Wilson learned Charlie Haden’s “In The Moment” while making Charlie & Paul with guitarist Steve Cardenas. As the title suggests, the album centered on Haden and Paul Motian, but its origin lies with Haden’s Quartet West album. Unlike much of Haden’s ballad material, this one is full of linear, fast-moving lines and proves fertile for several Wilson drum spots. We do, however, get the awaited ballad with Wilson’s original, “Every Day With You,” a love song that gathers force and intensity without gaining speed or volume. Its power is in the singular notes, proving the quartet can go in a simple, minimalist direction too. While this one more closely approximates the album’s title than any, the next one, ““Space Force_Interplanetary Music,” comes literally from a weird place. It’s a sarcastic opine on the supposed U.S. Space Force dreamed up by the current President. Wilson created a caustic march that samples Trump’s speech while weaving his pompous words into a medley with a piece by Saturn’s own, Sun Ra “who’s also an important part of my story,” Wilson says. “Putting those two tunes together puts some joy into the other half, which desperately needs it.” It comes complete with chorus “Interplanetary” emblematic of Sun Ra’s many Arkestras. And yes, it will put a smile on your face.
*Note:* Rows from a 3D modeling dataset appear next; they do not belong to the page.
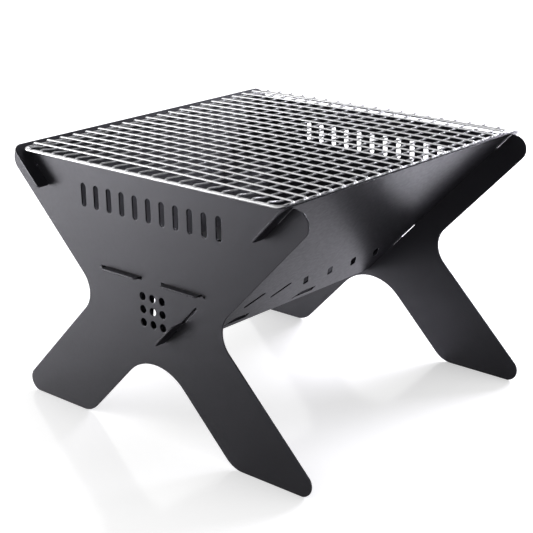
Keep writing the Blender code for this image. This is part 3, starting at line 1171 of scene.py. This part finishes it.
@dataclass(frozen=True)
class Lamp:
    """One soft lamp, aimed at a point of the grill."""

    name: str
    place: Point3
    aim: Point3
    size: Size2
    watts: float
    colour: Colour = (1.0, 1.0, 1.0)

    def light(self) -> None:
        """Hang the lamp."""
        data = bpy.data.lights.new(self.name, "AREA")
        data.shape = "RECTANGLE"
        data.size, data.size_y = self.size
        data.energy = self.watts
        data.color = self.colour
        lamp = placed(self.name, data)
        lamp.location = self.place
        direction = Vector(self.aim) - Vector(self.place)
        lamp.rotation_euler = direction.to_track_quat("-Z", "Y").to_euler()
        lamp.visible_camera = False


@dataclass
class Studio:
    """Pale floor, soft lamps, white surroundings and the camera at the photo's angle."""

    floor_half: float = 6.0
    floor_colour: Colour = (0.80, 0.80, 0.80)
    floor_roughness: float = 0.14
    floor_specular: float = 0.5
    floor_lift: Range = (0.87, 0.97)
    lift_ring: Range = (0.30, 1.2)
    # Painted contact shade: how far and how strongly ambient occlusion darkens the floor's glow.
    painted_contact_shade_reach: float = 0.20
    painted_contact_shade_power: float = 0.5
    painted_contact_shade_samples: int = 12
    reflected_lift: float = 0.07
    world_fill: float = 0.05
    horizon: float = 1.0
    ceiling: float = 0.04
    ceiling_from: Range = (0.70, 0.85)
    flag_towards: Point3 = (0.32, 0.70, 0.64)
    flag_edge: Range = (0.66, 0.92)
    flag: float = 0.03
    camera_place: Point3 = (0.78711, -0.87255, 0.51762)
    camera_azimuth: float = math.radians(42.284)
    camera_elevation: float = math.radians(18.78)
    camera_roll: float = -0.0200
    focal_pixels: float = 1353.43
    frame_pixels: int = 533
    sensor: float = 36.0
    lamps: tuple[Lamp, ...] = (
        Lamp("bank_front_left", (-1.20, -0.85, 0.35), (-0.10, -0.15, 0.20), (0.60, 0.50), 6.3),
        Lamp("low_strip_front_left", (-0.75, -0.72, 0.10), (-0.12, -0.15, 0.19), (0.35, 0.16), 0.85),
        Lamp("bank_behind", (0.0, 1.5, 0.6), (0.0, 0.0, 0.1), (1.0, 0.6), 44.0, (0.92, 0.91, 1.0)),
    )

    def floor_finish(self) -> bpy.types.Material:
        """Make a pale, slightly glossy white that shows the lamps' shadow, a painted contact shade near
        the grill and a faint reflection.

        Returns:
            The material.
        """
        material = bpy.data.materials.new("floor_white")
        board = NodeBoard.of(material)
        shader = board.shader.inputs
        shader["Base Color"].default_value = (*self.floor_colour, 1.0)
        shader["Roughness"].default_value = self.floor_roughness
        shader["Specular IOR Level"].default_value = self.floor_specular
        distance = board.add("ShaderNodeVectorMath", operation="LENGTH")
        board.feed(distance.inputs[0], board.add("ShaderNodeTexCoord").outputs["Object"])
        lift = board.band(distance.outputs["Value"], *self.lift_ring, *self.floor_lift, smooth=True)
        # Painted contact shade: ambient occlusion darkens the floor's glow near the grill and under it.
        painted_contact_shade = board.add("ShaderNodeAmbientOcclusion", samples=self.painted_contact_shade_samples)
        painted_contact_shade.inputs["Distance"].default_value = self.painted_contact_shade_reach
        shade = board.maths("POWER", painted_contact_shade.outputs["AO"], self.painted_contact_shade_power)
        lift = board.maths("MULTIPLY", lift, shade)
        glow = board.add("ShaderNodeEmission")
        board.feed(glow.inputs["Strength"],
                   board.seen(lift, board.maths("MULTIPLY", lift, self.reflected_lift), 0.0))
        both = board.add("ShaderNodeAddShader")
        board.feed(both.inputs[0], board.shader.outputs["BSDF"])
        board.feed(both.inputs[1], glow.outputs["Emission"])
        output = board.tree.nodes["Material Output"]
        board.feed(output.inputs["Surface"], both.outputs["Shader"])
        return material

    def floor(self) -> None:
        """Lay the floor under the grill."""
        bm = bmesh.new()
        reach = self.floor_half
        corners = [bm.verts.new((x, y, 0.0)) for x, y in
                   ((-reach, -reach), (reach, -reach), (reach, reach), (-reach, reach))]
        bm.faces.new(corners)
        mesh = bpy.data.meshes.new("floor")
        bm.to_mesh(mesh)
        bm.free()
        mesh.materials.append(self.floor_finish())
        floor = placed("floor", mesh)

    def surroundings(self) -> None:
        """White for the camera, and for reflections white but for a dark ceiling and a black flag."""
        world = bpy.data.worlds.new("white_studio")
        board = NodeBoard.of(world)
        background = board.tree.nodes["Background"].inputs
        background["Color"].default_value = (1.0, 1.0, 1.0, 1.0)
        place = board.add("ShaderNodeTexCoord").outputs["Generated"]
        direction = board.add("ShaderNodeSeparateXYZ")
        board.feed(direction.inputs["Vector"], place)
        overhead = board.band(direction.outputs["Z"], *self.ceiling_from, self.horizon, self.ceiling,
                              smooth=True)
        towards = board.add("ShaderNodeVectorMath", operation="DOT_PRODUCT")
        board.feed(towards.inputs[0], place)
        towards.inputs[1].default_value = self.flag_towards
        flagged = board.band(towards.outputs["Value"], *self.flag_edge, self.horizon, self.flag,
                             smooth=True)
        reflected = board.maths("MINIMUM", overhead, flagged)
        board.feed(background["Strength"], board.seen(1.0, reflected, self.world_fill))
        bpy.context.scene.world = world

    def camera(self) -> None:
        """Set the camera where the photo was taken from."""
        az, el, roll = self.camera_azimuth, self.camera_elevation, self.camera_roll
        back = Vector((math.sin(az) * math.cos(el), -math.cos(az) * math.cos(el), math.sin(el)))
        right = Vector((math.cos(az), math.sin(az), 0.0))
        up = back.cross(right)
        x_axis = right * math.cos(roll) + up * math.sin(roll)
        y_axis = up * math.cos(roll) - right * math.sin(roll)
        turn = Matrix((x_axis, y_axis, back)).transposed()
        data = bpy.data.cameras.new("camera")
        data.sensor_width = self.sensor
        data.lens = self.focal_pixels / self.frame_pixels * self.sensor
        camera = placed("camera", data)
        camera.matrix_world = Matrix.Translation(self.camera_place) @ turn.to_4x4()
        bpy.context.scene.camera = camera

    def build(self) -> None:
        """Set up the whole studio."""
        bpy.context.scene.view_settings.view_transform = "Standard"
        self.floor()
        self.surroundings()
        for lamp in self.lamps:
            lamp.light()
        self.camera()


def main() -> None:
    """Build the grill and its studio, and report each part."""
    logging.basicConfig(level=logging.INFO, format="%(name)s: %(message)s")
    sheet, layout, coat = SheetStock(), Layout(), SatinBlackCoat()
    for part in (Studio(), EndPlates(sheet, layout, coat), SidePanels(sheet, layout, coat),
                 CharcoalPlate(sheet, layout, coat), Grate(sheet, layout, BrightDrawnWire())):
        part.build()
        LOG.info("built %s", type(part).__name__)


if __name__ == "__main__":
    main()
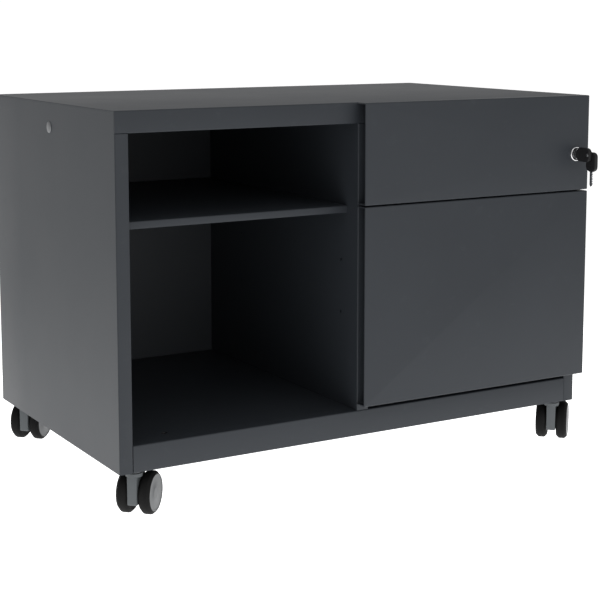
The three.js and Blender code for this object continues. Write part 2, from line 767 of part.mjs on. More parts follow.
// The spare hangs with its blade down: its rivet hole is brought onto the rivet and it turns about it.
spareKey.rotation.x = -Math.PI / 2;
spareKey.position.set(spareX, rivetY, rivetY);
const keys = group([
  piece("key_bow", keyBow(), blackPlastic),
  piece("key_blade", keyBlade(), chrome),
  spareKey,
], 0, keyStart, 0);
const lock = group([
  piece("lock_housing", lockHousing(), chrome),
  piece("lock_nut", lockNutRing(), zinc),
  piece("lock_plug", lockPlug(), chrome),
  piece("lock_cam", lockCam(), zinc),
  keys,
], lockX, -frontProjection, lockZ);

const castors = [
  ["front_left", castorSideInset, castorFrontInset],
  ["front_right", cabinetWidth - castorSideInset, castorFrontInset],
  ["rear_left", castorSideInset, cabinetDepth - castorRearInset],
  ["rear_right", cabinetWidth - castorSideInset, cabinetDepth - castorRearInset],
].map(([label, x, y]) => castor(label, x, y));

const cabinet = group([carcass, ...drawers, lock, ...castors]);
cabinet.updateMatrixWorld(true);
const box = new THREE.Box3().setFromObject(cabinet, true);
const middle = box.getCenter(new THREE.Vector3());
cabinet.position.set(-middle.x, -middle.y, -box.min.z);

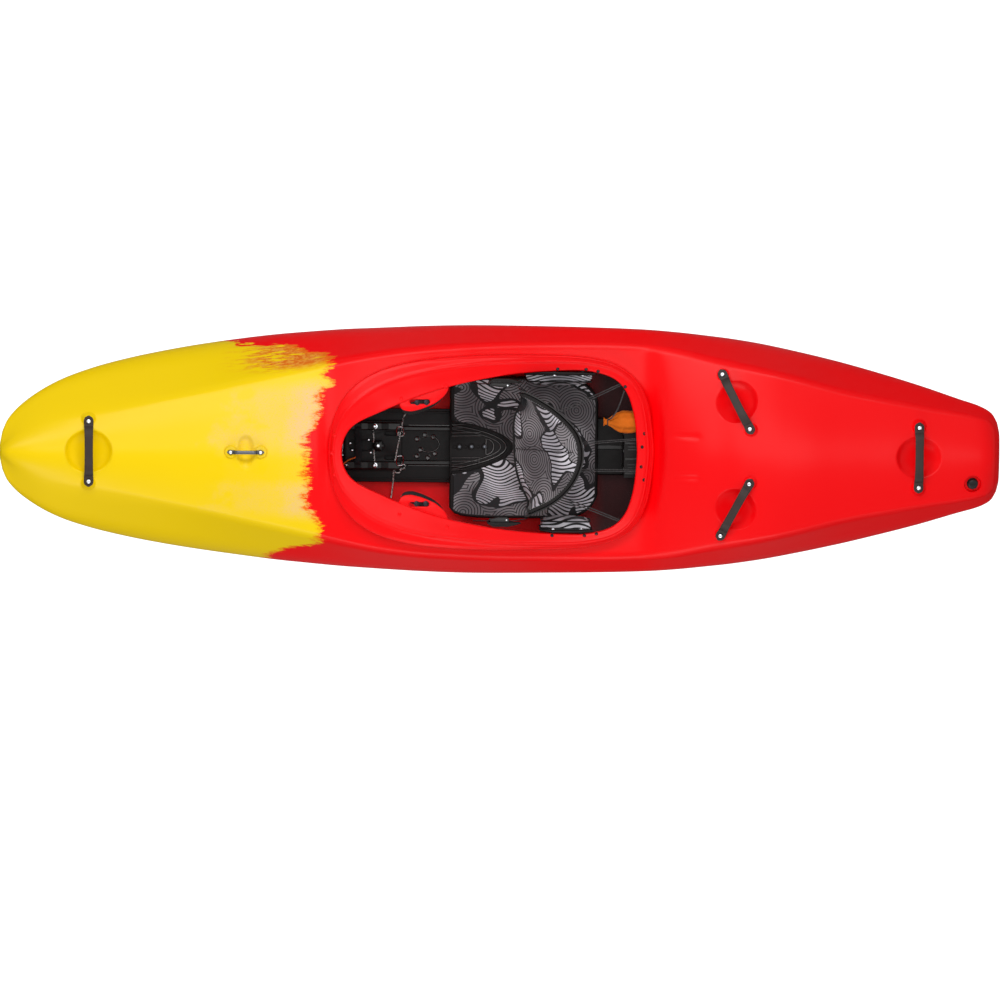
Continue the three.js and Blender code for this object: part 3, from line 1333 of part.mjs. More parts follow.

It’s only fitting that Wilson include a piece from another giant, Dewey Redman, with whom he played with for years. on “Joie De Vivre,” was heard originally on Redman’s 1975 Impulse! album Coincide with bassist Sirone and drummer Eddie Moore, and here gets a fleshed-out arrangement that circles back to the bridge for a neat conclusion. Then the music gets even more impossibly interesting as his own “Sunny & Share,” filtering the 1960s pop hits “The Beat Goes On” and “I Got You Babe” through an Ornette Coleman-like lens, as Lederer’s screaming alto sounds nothing like what one associates with the pop on Sonny & Cher. But then again, Wilson is a different sort of cat as he proves forcefully with the album’s biggest surprise of all, Roger Miller’s 1965 chart-topping country hit “King of the Road” featuring some sweet Lederer clarinet and Wilson’s exquisite brush work. The song, like all of Miller’s hits, is a totem from childhood that’s kept him company all these years. “I’ve probably listened to Roger Miller’s Greatest Hits more than any other record,” Wilson says. “It’s my roots and that’s why I like swing. There’s this great 2 feel at the top with the finger snaps. Swing is in every kind of American music, and this is an important part of my story.” Yes, the New Orleans blues pianist James Booker did a great version of this same tune as have other roots folks, but this may well be the first jazz rendition of the familiar tune.
The title track adds strings and has some elements that echo the late Hugh Masekela’s “Grazing In the Grass.” “Man Bun” combines jazz minimalism with a brief phrase through a dizzying rhythmic matrix while the gorgeously melodic “Hambe Kahle (Be Well),” closes the album. It’s a piece Wilson wrote inspired by a trip to South Africa with reed maestro Ken Peplowski. On a visit to a township they heard some excellent local musicians “playing all these vamp songs with that very special sound,” he recalls. “That sound was in my head when I got back. I like to have a nice closer for a night or a set and I’m looking forward to playing it a lot more.”
Colloquially we may casually say, “this album has a bit everything” but often that’s a throwaway phrase that overestimates the breadth of the album. That’s clearly not the case here as Wilson’s quartet delivers a truly eclectic, entertaining tour-de-force.